Off with their masks!

One of the hardest things to re-establish as a rookie ex-pat is a new routine. If you don’t speak the local language, that can be even more challenging. But add to that an earth-shattering, out of the blue, never-ending global pandemic and you’ve got a serious issue establishing a routine of any kind. Much less plans that stretch beyond tomorrow. The last two years have been one long bout of learning how to accept the unexpected. 

All the normal ways we humans have of creating order out of chaos – school, work, exercise, events, parties, concerts et al. – flew straight out the window. Forget about a slow transition. Or time to adjust. Not a moment was given to reshape your ideas about what the future holds. Almost overnight, life as everyone, everywhere knew it came to a road runner halt. 
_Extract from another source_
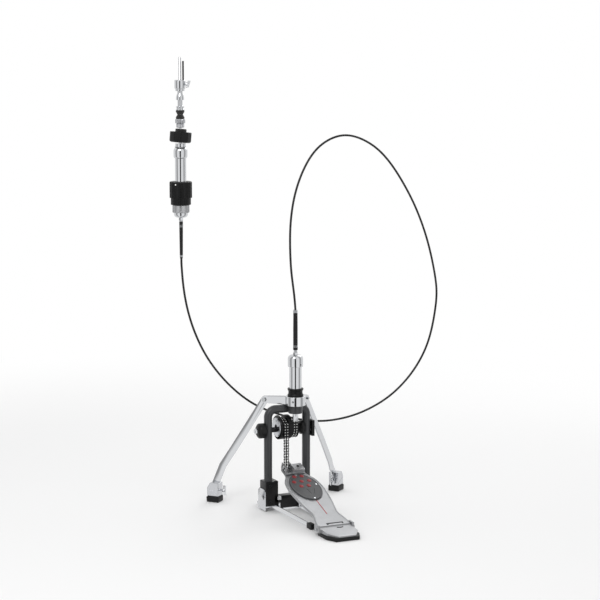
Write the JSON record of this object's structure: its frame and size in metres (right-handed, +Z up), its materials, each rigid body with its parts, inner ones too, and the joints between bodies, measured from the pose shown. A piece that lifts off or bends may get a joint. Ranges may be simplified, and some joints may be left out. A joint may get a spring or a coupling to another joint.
{
  "type": "hi hat stand",
  "caption": "Cable hi-hat without cymbals: chain-driven footboard base on two legs, sleeved cable, and a separate pull-rod head with cymbal seat and clutch.",
  "frame": {"origin": "on the floor, on the underside of the front floor plate, midway between the hoop frame's uprights", "axes": "+Z up; +X to the player's right, along the axle; -Y towards the heel of the footboard"},
  "size_m": [0.6841, 0.4771, 1.0457],
  "materials": {
    "chrome": "polished chrome plate",
    "graphite_paint": "satin graphite powder coat",
    "black_plastic": "black satin",
    "rubber": "matt black rubber",
    "cast_aluminium": "bead-blasted cast aluminium",
    "knurled_steel": "knurled satin nickel",
    "felt": "black felt",
    "chain_steel": "plated steel"
  },
  "bodies": {
    "root": {"base_tube": "chrome", "bearing_clamp": "black_plastic", "cable": "rubber", "crossbar": "black_plastic", "floor_plate": "chrome", "head_collar": "chrome", "head_dome": "chrome", "head_tube": "chrome", "heel_base": "rubber", "heel_plate": "cast_aluminium", "hinge_pin": "chrome", "hoop_frame": "graphite_paint", "left_bearing": "black_plastic", "left_casting": "chrome", "left_side_bar": "chrome", "left_socket": "black_plastic", "lock_collar": "black_plastic", "lower_boot": "rubber", "lower_nipple": "chrome", "right_bearing": "black_plastic", "right_casting": "chrome", "right_side_bar": "chrome", "right_socket": "black_plastic", "tube_cap": "chrome", "upper_boot": "rubber"},
    "footboard": {"footboard": "cast_aluminium", "traction_pad": "rubber", "toe_bracket": "cast_aluminium"},
    "axle": {"axle": "black_plastic", "cam": "black_plastic", "sprocket": "black_plastic"},
    "drive_chain": {"drive_chain": "chain_steel"},
    "lower_rod": {"pull_rod": "chrome", "pull_chain": "chain_steel", "return_spring": "chain_steel"},
    "upper_rod": {"upper_rod": "chrome", "head_spring": "chain_steel"},
    "leg_collar": {"leg_collar": "chrome", "left_leg_bolt": "chrome", "right_leg_bolt": "chrome"},
    "left_leg": {"left_leg": "chrome", "left_foot_bracket": "chrome", "left_rubber_foot": "rubber"},
    "right_leg": {"right_leg": "chrome", "right_foot_bracket": "chrome", "right_rubber_foot": "rubber"},
    "left_foot_screw": {"left_foot_screw": "chrome"},
    "right_foot_screw": {"right_foot_screw": "chrome"},
    "left_spur": {"left_spur": "chrome"},
    "right_spur": {"right_spur": "chrome"},
    "tension_sleeve": {"tension_sleeve": "black_plastic"},
    "tuning_ring": {"tuning_ring": "knurled_steel"},
    "seat": {"seat_cup": "black_plastic", "seat_felt": "felt"},
    "clutch": {"clutch_tube": "chrome", "clutch_nuts": "chrome", "lower_felt": "felt", "upper_felt": "felt", "clutch_body": "chrome"},
    "clutch_screw": {"clutch_screw": "chrome"}
  },
  "joints": [
    {"name": "footboard_press", "type": "hinge", "parent": "root", "child": "footboard", "pos_m": [0, -0.252, 0.0145], "axis": [-1, 0, 0], "range_deg": [0, 9.4], "stiffness_Nm_per_rad": 8, "springref_deg": -17.19},
    {"name": "axle_turn", "type": "hinge", "parent": "root", "child": "axle", "pos_m": [0, 0, 0.19], "axis": [1, 0, 0], "range_deg": [0, 82.5]},
    {"name": "chain_pull", "type": "slide", "parent": "root", "child": "drive_chain", "axis": [0, 0, -1], "range_m": [0, 0.0375]},
    {"name": "lower_rod_pull", "type": "slide", "parent": "root", "child": "lower_rod", "axis": [0, 0, -1], "range_m": [0, 0.029], "deforming": ["return_spring"]},
    {"name": "upper_rod_pull", "type": "slide", "parent": "root", "child": "upper_rod", "axis": [0, 0, -1], "range_m": [0, 0.029], "deforming": ["head_spring"]},
    {"name": "leg_swivel", "type": "hinge", "parent": "root", "child": "leg_collar", "pos_m": [0.012, -0.02, 0.26], "axis": [0, 0, 1], "range_deg": [-8, 10]},
    {"name": "left_leg_fold", "type": "hinge", "parent": "leg_collar", "child": "left_leg", "pos_m": [-0.03915, 0.03782, 0.2555], "axis": [0.749, 0.6626, 0], "range_deg": [0, 40]},
    {"name": "right_leg_fold", "type": "hinge", "parent": "leg_collar", "child": "right_leg", "pos_m": [0.05273, 0.01217, 0.2555], "axis": [0.6198, -0.7848, 0], "range_deg": [0, 10]},
    {"name": "left_foot_screw_turn", "type": "hinge", "parent": "left_leg", "child": "left_foot_screw", "pos_m": [-0.1139, 0.1223, 0.0283], "axis": [0.6626, -0.749, 0], "range_deg": [-180, 180]},
    {"name": "right_foot_screw_turn", "type": "hinge", "parent": "right_leg", "child": "right_foot_screw", "pos_m": [0.16111, 0.09776, 0.0283], "axis": [-0.7848, -0.6198, 0], "range_deg": [-180, 180]},
    {"name": "left_spur_lift", "type": "slide", "parent": "root", "child": "left_spur", "axis": [0, 0, 1], "range_m": [0, 0.01]},
    {"name": "right_spur_lift", "type": "slide", "parent": "root", "child": "right_spur", "axis": [0, 0, 1], "range_m": [0, 0.01]},
    {"name": "tension_sleeve_turn", "type": "hinge", "parent": "root", "child": "tension_sleeve", "pos_m": [-0.224, 0.09, 0.74], "axis": [0, 0, 1], "continuous": true},
    {"name": "tuning_ring_turn", "type": "hinge", "parent": "root", "child": "tuning_ring", "pos_m": [-0.224, 0.09, 0.7], "axis": [0, 0, 1], "continuous": true},
    {"name": "seat_tilt", "type": "hinge", "parent": "root", "child": "seat", "pos_m": [-0.224, 0.09, 0.8622], "axis": [0, 1, 0], "range_deg": [-10, 0]},
    {"name": "clutch_lift", "type": "slide", "parent": "root", "child": "clutch", "axis": [0, 0, 1], "range_m": [0, 0.04]},
    {"name": "clutch_screw_turn", "type": "hinge", "parent": "clutch", "child": "clutch_screw", "pos_m": [-0.224, 0.09, 0.9852], "axis": [0.8192, -0.5736, 0], "range_deg": [-180, 180]}
  ],
  "couplings": [
    {"joint": "axle_turn", "follows": "footboard_press", "ratio": 8.6923},
    {"joint": "chain_pull", "follows": "footboard_press", "m_per_rad": 0.226},
    {"joint": "lower_rod_pull", "follows": "footboard_press", "m_per_rad": 0.17385},
    {"joint": "upper_rod_pull", "follows": "footboard_press", "m_per_rad": 0.17385}
  ]
}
The first time I remember putting on a mask was in February of 2020 at Ben Gurion Airport in Tel Aviv. It was to be my last trip to Israel for far, far longer than I expected. My last trip to anywhere actually. The word about COVID-19 had just begun to spread. The airport already felt eerily empty. When we arrived in Lisbon, it was even stranger. Literally, no one was around. The airport was a ghost town as if we’d walked into a bad western after the shootout in the town square. 

We vacillated between joking about it and feeling depressed, trying to fight off this intuition that this was no fleeting swine flu. This was something different. Something bigger. We had no idea at the time that it would change our lives so radically. We had, after all, big plans for creating a retreat centre in the Algarve. Our dream was to build a boutique enclave that would offer aerial workshops and artistic sabbaticals, where people could come for something unique and experience the surrounding beauty.

Instead, the whole thing fell through and we found ourselves in a new country without a plan, adrift and masked. Literally and figuratively. To be fair, maybe in some ways it was easier to hide as an ex-pat and blend in with everyone else. But in other ways, it has made accomplishing anything impossible and understanding actual words a difficult grind.

After two endless years of wearing a mask and wondering what would happen next, on 21 April 2022, (four days before the national celebration of Independence from the dictatorship), the masks officially came off here in Portugal. For everyone. Ex-pat or not. 

It was a Friday. A tentative vibe filled the air. People were still a bit uncertain if it was actually ok to take off their masks. Some didn’t out of fear or respect or self-protection. Others immediately jumped into full party mode, swinging their masks from telephone poles and making plans for massive celebrations. 

The end of gargantuan uncertainty is a convincing reason to throw a party. After all, when this started, most of us had no idea how long it would actually last (some are still unconvinced that the mask mandate is really gone for good.) 

“Let’s see,” “Hard to say really,” and “Who knows” is the new norm in communication. It’s always been true – we never know what’s actually coming tomorrow. But the last two years have upped the ante on uncertainty stakes in a game-changing way.  

COVID opinions aside, without the mask on I realise how little I know about what this place is normally like. For over two years I’ve been hearing, “well, not normally,” “It’s not usually this way” and “there’s generally a lot more going on.”

I don’t actually know what normal means here. Finally, demasking is upon us and it’s time for me to figure out where I actually live. To start moving forward and learning how to swim, properly speaking Portuguese, discovering the country and its people who live beyond the mask. Hopefully, the naysayers who believe it’s not over are wrong. In the meantime, I’m taking every possible opportunity to read the facial expressions of strangers, to hug people randomly for long periods of time, to properly introduce myself to people I’ve seen for almost two years only behind a mask. I’m ready to explore freely, at long last, what life is usually like here in the Algarve and – best of all – to start working on a stable routine. 

Meredith Price Levitt is a freelance writer, an American ex-pat who identifies as a hybrid. After 20 years in Tel Aviv, she moved to the Algarve in December of 2019. Just in time for a global pandemic.